Bien qu’il n’ait à aucun moment revendiqué la souveraineté de l’Espagne sur ces deux enclaves, le chef du gouvernement a vivement été critiqué par les deux pays. L’opposition de droite, très conservatrice, lui a formellement reproché de ne pas avoir réaffirmé les droits de l’Espagne sur ces terres. Le gouvernement marocain, en la personne de Nabil Ben Abdallah, ministre des Communications, a insisté sur le fait que cette visite « ne change rien au fait que les deux enclaves sont marocaines ». Pour calmer le jeu, M. Zapatero a cité Ceuta en exemple de «cohabitation des cultures et des religions», tandis que M. Ben Abdallah a souligné que cette visite ne changeait rien « aux excellentes relations avec l’Espagne ».
Une visite à Melilla, six mois après la crise migratoire
Les frontières de Ceuta et Melilla, les seules terrestres séparant l’Afrique de l’Europe, avaient connu en juillet et novembre 2005 une crise sans précédent liée à l’émigration clandestine. Des milliers de subsahariens s’étaient lancés à l’assaut des grillages frontières des deux enclaves, après des mois d’attente dans des conditions précaires. Des tentatives qui avaient causé la mort de onze émigrants, dont quatre tués par des balles provenant des forces de sécurité marocaines. Des centaines d’immigrants avaient été arrêtés et dispersés dans le désert dans des conditions sanitaires précaires avant d’être rapatriés massivement par avions dans leur pays d’origine. Depuis les faits, les autorités espagnoles et marocaines ont surélevé les grillages de Ceuta de trois à six mètres, et ceux de Melilla devraient l’être avant le printemps 2006.

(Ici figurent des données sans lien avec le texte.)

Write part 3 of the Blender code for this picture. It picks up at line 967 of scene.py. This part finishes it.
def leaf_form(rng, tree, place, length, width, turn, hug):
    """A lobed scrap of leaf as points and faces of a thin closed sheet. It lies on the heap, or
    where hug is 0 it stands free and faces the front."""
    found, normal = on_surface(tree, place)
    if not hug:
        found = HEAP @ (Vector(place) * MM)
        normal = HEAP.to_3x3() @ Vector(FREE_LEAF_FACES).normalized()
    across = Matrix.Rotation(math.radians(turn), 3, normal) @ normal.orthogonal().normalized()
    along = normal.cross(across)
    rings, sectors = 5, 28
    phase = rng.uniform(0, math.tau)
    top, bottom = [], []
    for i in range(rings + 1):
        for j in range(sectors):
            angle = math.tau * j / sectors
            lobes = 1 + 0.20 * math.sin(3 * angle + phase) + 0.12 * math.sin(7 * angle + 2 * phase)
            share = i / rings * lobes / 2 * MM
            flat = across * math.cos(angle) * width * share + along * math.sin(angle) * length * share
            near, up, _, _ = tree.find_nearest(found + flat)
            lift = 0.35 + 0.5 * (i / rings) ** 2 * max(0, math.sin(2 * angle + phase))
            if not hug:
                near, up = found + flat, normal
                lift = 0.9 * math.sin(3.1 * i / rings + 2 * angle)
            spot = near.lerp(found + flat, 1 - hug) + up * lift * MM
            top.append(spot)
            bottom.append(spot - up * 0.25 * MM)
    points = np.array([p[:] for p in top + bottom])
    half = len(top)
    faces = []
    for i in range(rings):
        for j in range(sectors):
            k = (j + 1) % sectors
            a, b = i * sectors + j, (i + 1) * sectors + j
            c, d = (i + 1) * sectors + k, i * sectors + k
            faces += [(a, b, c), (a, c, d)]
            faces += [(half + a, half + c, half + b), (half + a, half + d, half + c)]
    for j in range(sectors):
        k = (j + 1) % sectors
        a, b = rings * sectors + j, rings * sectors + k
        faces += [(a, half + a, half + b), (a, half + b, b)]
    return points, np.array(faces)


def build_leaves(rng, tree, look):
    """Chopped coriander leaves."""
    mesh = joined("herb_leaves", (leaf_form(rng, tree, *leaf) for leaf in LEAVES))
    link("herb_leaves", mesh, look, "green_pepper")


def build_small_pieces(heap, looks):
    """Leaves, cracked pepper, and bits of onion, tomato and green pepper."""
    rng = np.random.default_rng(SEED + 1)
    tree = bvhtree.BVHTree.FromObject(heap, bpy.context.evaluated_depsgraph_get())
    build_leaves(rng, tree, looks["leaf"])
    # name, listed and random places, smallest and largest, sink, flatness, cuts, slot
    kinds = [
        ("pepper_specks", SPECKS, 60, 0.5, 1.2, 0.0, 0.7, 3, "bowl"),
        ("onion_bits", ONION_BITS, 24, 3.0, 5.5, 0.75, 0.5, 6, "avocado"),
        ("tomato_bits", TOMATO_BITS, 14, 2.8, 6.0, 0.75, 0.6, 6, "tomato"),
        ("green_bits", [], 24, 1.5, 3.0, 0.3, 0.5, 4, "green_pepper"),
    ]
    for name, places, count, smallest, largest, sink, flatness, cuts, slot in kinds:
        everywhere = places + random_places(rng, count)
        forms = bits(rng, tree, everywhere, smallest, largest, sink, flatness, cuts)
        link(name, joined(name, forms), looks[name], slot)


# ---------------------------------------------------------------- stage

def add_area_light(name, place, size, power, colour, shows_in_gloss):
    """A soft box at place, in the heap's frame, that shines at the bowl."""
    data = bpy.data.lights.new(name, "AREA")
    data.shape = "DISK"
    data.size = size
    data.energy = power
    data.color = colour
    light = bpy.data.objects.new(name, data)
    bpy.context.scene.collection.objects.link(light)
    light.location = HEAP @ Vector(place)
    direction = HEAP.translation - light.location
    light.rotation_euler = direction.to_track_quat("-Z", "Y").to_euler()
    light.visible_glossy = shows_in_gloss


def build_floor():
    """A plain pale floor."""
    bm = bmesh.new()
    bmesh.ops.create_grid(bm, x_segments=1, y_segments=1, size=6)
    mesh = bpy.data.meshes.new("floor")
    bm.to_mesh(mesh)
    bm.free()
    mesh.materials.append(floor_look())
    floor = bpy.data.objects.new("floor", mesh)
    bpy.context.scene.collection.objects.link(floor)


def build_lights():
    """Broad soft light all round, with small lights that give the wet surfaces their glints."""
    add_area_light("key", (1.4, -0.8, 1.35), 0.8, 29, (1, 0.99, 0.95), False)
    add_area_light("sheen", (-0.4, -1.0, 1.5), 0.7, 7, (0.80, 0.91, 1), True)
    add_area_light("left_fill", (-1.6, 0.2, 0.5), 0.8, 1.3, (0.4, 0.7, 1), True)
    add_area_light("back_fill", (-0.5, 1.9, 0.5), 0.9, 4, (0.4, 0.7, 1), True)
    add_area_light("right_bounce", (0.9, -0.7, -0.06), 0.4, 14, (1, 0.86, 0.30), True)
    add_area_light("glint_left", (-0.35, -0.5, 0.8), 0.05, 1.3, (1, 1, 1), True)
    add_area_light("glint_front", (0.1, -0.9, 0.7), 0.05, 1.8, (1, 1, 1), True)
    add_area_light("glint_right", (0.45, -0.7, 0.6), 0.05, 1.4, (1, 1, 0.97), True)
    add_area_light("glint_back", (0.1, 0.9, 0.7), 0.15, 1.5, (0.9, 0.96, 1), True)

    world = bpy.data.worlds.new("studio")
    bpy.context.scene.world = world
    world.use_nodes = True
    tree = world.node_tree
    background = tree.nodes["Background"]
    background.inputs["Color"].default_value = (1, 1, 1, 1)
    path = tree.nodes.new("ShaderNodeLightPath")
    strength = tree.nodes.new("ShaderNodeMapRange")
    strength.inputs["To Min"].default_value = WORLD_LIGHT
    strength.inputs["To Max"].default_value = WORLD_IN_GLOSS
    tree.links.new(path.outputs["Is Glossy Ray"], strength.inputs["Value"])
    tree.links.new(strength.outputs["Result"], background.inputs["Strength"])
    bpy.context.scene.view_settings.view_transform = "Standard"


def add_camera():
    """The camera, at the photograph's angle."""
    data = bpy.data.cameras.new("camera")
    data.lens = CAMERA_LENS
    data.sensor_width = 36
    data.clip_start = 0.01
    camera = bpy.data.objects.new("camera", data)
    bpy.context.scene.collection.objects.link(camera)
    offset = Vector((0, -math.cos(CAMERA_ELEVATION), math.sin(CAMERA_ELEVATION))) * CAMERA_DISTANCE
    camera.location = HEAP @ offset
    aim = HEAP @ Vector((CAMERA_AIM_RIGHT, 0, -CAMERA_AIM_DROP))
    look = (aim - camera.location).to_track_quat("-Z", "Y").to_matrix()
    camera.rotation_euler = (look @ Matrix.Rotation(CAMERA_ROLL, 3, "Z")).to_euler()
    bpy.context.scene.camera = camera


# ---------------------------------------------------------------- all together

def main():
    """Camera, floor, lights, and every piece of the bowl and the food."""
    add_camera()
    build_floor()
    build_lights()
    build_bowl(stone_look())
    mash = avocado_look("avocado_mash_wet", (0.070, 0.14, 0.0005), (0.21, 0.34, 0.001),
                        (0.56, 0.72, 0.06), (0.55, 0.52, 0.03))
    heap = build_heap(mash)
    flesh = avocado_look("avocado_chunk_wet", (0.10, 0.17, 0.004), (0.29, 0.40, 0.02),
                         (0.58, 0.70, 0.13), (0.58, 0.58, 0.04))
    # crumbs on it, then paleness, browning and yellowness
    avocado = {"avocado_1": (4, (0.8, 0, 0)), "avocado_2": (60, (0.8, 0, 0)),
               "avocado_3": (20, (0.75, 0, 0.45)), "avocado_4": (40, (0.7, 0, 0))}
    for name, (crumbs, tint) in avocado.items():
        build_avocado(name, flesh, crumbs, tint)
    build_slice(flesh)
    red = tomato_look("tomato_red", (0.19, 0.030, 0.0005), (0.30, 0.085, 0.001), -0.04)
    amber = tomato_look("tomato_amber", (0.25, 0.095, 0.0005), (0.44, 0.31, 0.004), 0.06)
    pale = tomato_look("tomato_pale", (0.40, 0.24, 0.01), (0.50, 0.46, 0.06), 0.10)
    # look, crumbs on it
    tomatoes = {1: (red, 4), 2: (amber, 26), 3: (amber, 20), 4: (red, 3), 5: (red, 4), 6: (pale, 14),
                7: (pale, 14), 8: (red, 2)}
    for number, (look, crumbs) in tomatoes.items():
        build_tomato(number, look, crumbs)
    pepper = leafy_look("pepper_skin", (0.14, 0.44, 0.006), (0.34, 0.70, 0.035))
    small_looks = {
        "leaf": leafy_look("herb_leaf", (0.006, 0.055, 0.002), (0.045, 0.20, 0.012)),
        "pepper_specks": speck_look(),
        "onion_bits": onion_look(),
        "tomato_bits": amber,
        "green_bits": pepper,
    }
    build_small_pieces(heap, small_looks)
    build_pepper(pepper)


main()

Au cours de ces deux jours de visite, M. Zapatero a promis aux Espagnoles de Ceuta et de Melilla un avenir plus rassurant. L’Etat s’est engagé dans plusieurs formes d’investissements, notamment, le financement d’un nouvel hôpital à Melilla, la construction de nouvelles écoles et des liaisons maritimes grandes vitesse entre les deux villes et les côtes européennes. Le Premier ministre a également visité un camp de rétention pour immigrants illégaux et a promis, au cours de sa visite, la création de deux centres pour mineurs marocains d’une valeur de 2,3 et 1,7 millions d’euros. Il a également insisté sur des mesures de sécurité en exprimant son souhait « de maintenir, et renforcer toutes les mesures de sécurité et toutes les initiatives sociales » pour un pays où la loi et l’engagement pour les droits de l’homme sont des références.
Fronde de la presse marocaine
Des journaux marocains ont pris position face à la visite de M. Zapatero au pays, soulignant dans chaque article, la « marocanité » de Ceuta et Melilla. Assahra Al Maghribia, un journal proche du gouvernement, titrait sa Une avec « Ceuta et Melilla, terres marocaines ». Bayane El Yom, journal du Parti du progrès et du socialisme écrit, quant à lui, « Melilla et Ceuta étaient marocaines et le resteront quelles que soient les tentatives de l’occupation de cacher cette vérité », et rajoute que cela « constitue une provocation pour les habitants des deux villes qui tiennent à leur marocanité et une provocation pour tous les Marocains qui aspirent à leur libération ». La presse nationale n’en reste pas là. Le quotidien Libération écrit que cette visite « ne sert en rien les intérêts de nos deux pays, d’autant plus qu’il ne fait que renforcer les positions coloniales de la droite franquiste ».
Le Matin du Sahara et du Maghreb relève que cette visite est « mal perçue au Maroc où on la juge inopportune » et souligne qu’il s’agit là « d’une atteinte aux convictions profondes du peuple marocain, attaché à son intégrité territoriale » Pour le quotidien L’Opinion qualifie également la visite de M. Zapatero « d’inopportune », de « provocatrice » et « d’attentatoire aux sentiments des Marocains ». Même si la diplomatie affiche une amitié de façade entre les deux pays, ces enclaves restent une épine dans le pied des relations maroco-espagnoles. On peut également s’interroger sur la signification de cette visite controversée du chef du gouvernement espagnol.